Hamilton Family Center
The Hamilton Family Center operates with the goal to scale effective programs to end family homelessness in San Francisco by 2019. They are doing so by operating First Avenues, a rapid re-housing program that assists families in securing permanent housing. In the past year, First Avenues re-housed 180 families. 93 percent of families who participated in their rapid re-housing or eviction prevention programs remained stably housed one year after services ended.
Abode Services serves individuals and families in the East Bay, Alameda County, Santa Clara County, and Santa Cruz County.
Abode works with clients and landlords to find permanent housing solutions in high-cost Silicon Valley. In 2010, Oakland turned to Abode to help create a program to locate housing for people living in encampments. Since then, that initiative has moved more than 200 individuals from the street into permanent housing. 89 percent of people who entered the program remained housed after a year.
Direct Access to Housing Program
The Direct Access to Housing Program (DAH) provides permanent supportive housing. Referrals are made from local non-profits serving homeless households. Between 2007 and 2015, 408 single individuals were placed into housing in this program. In addition, 1,013 people in 309 families were placed into housing before Jan 31, 2015.

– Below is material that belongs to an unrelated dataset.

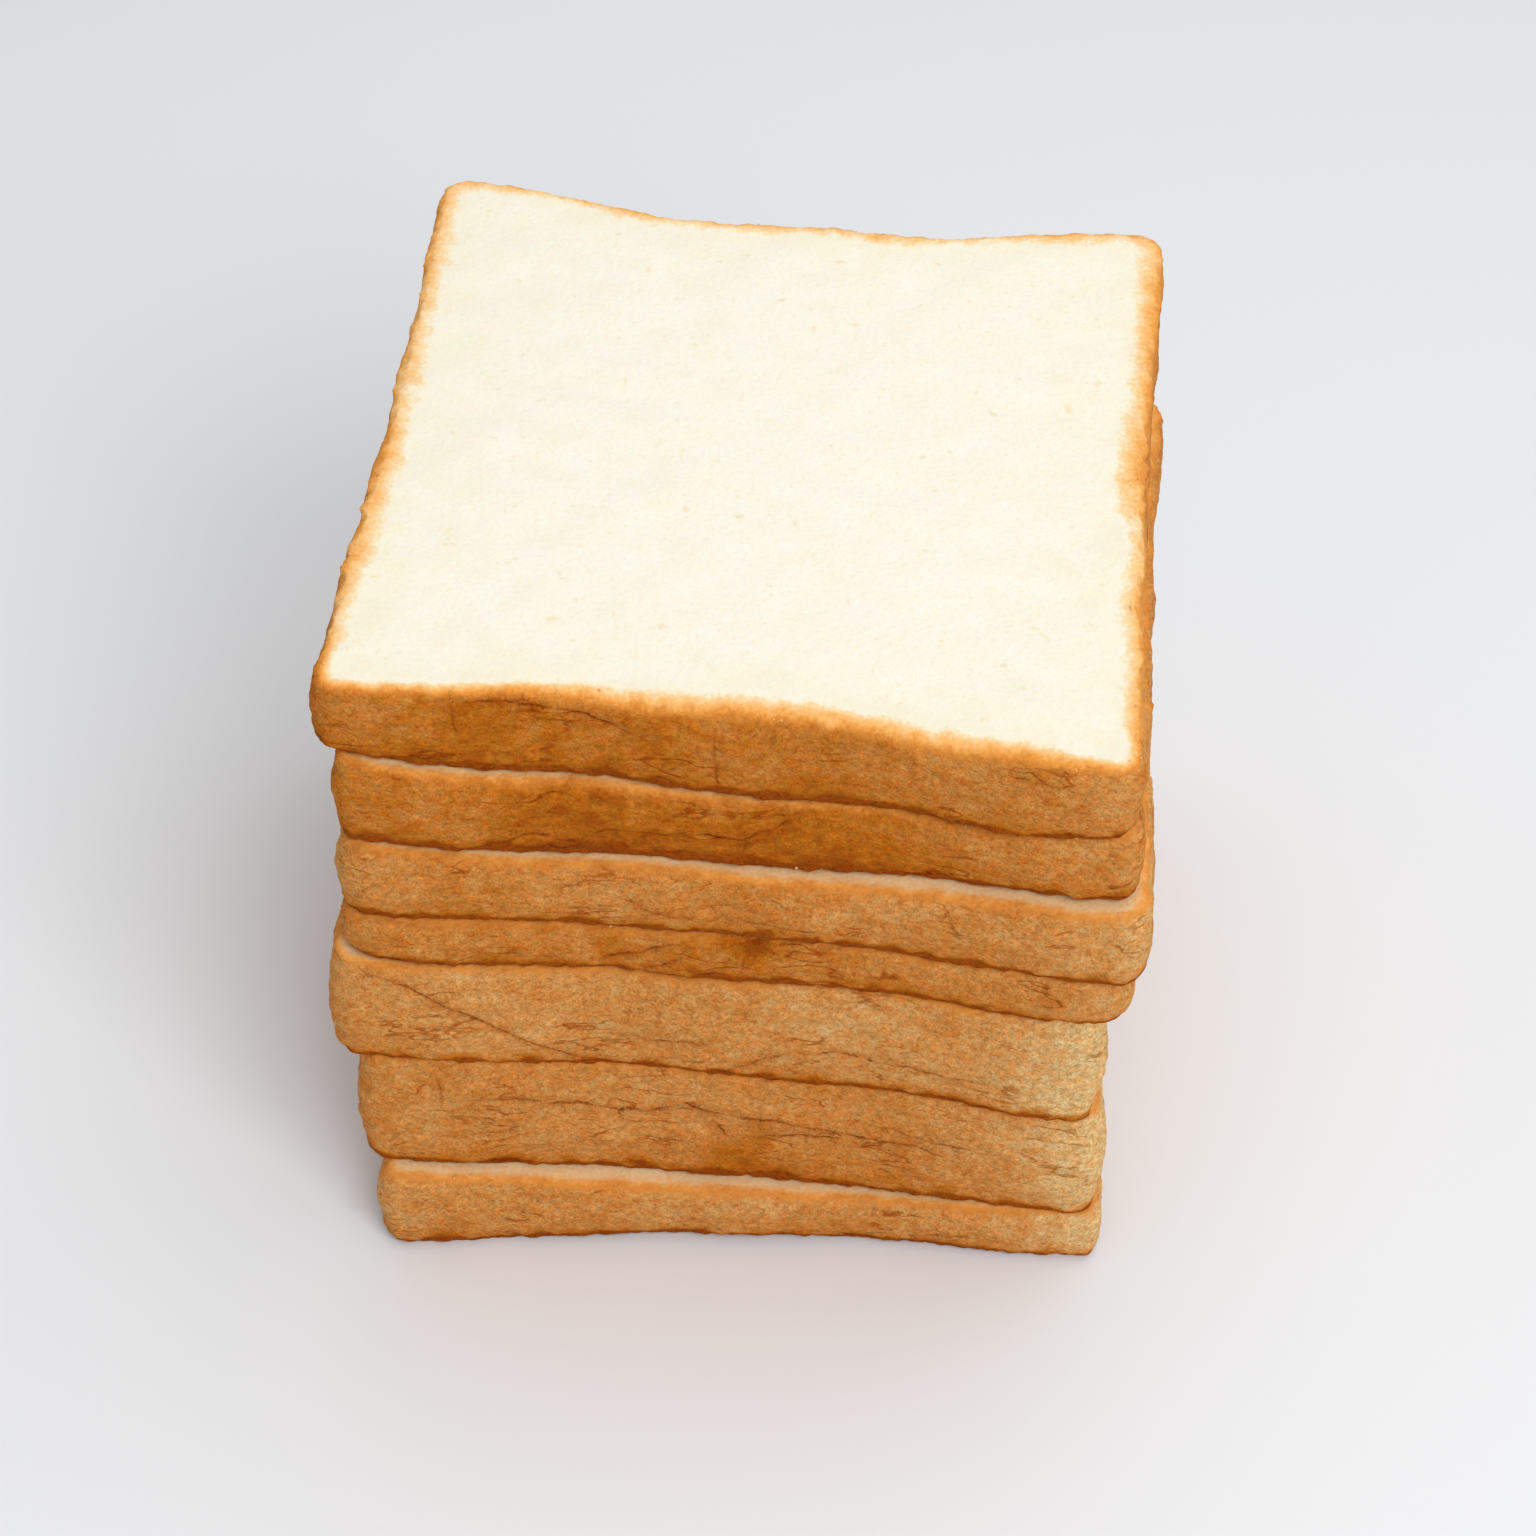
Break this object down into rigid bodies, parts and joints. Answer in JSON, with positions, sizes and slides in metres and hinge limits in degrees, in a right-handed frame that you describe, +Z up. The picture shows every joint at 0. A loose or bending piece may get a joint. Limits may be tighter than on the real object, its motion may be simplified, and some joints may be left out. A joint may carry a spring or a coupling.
{
  "type": "sliced tin loaf",
  "caption": "Square white tin loaf standing on end, cut into uneven soft slices that stay stacked as the whole loaf, with caved-in browned sides and pale crumb.",
  "frame": {"origin": "middle of the underside of the loaf as it stands on end: the middle of its bounding box in plan, at the level it rests on", "axes": "+Z up along the loaf's length, through the stacked slices; +X to the right and +Y to the back, along the sides of the square section, with the front side facing -Y"},
  "size_m": [0.1372, 0.1346, 0.1292],
  "materials": {
    "bread": "matt baked crust, golden brown and finely mottled, round a cream-white crumb with fine pores"
  },
  "bodies": {
    "root": {"slice_1": "bread", "slice_2": "bread", "slice_3": "bread", "slice_4": "bread", "slice_5": "bread", "slice_6": "bread", "slice_7": "bread"}
  },
  "joints": []
}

DAH works within the confines of the San Francisco rental market to house formerly homeless people across 36 sites, including single room occupancy hotels, units in new capital developments, units in residential buildings owned by nonprofit providers and units in licensed residential care facilities.
The Navigation Center
The San Francisco Navigation Center has developed a low barrier approach that allows people from encampments to move with their belongings, family and friends, and pets to a temporary shelter that is service enriched, low barrier, and places people into housing quickly.
In the first six months of programming, 132 clients exited the Navigation Center, 103 to permanent housing.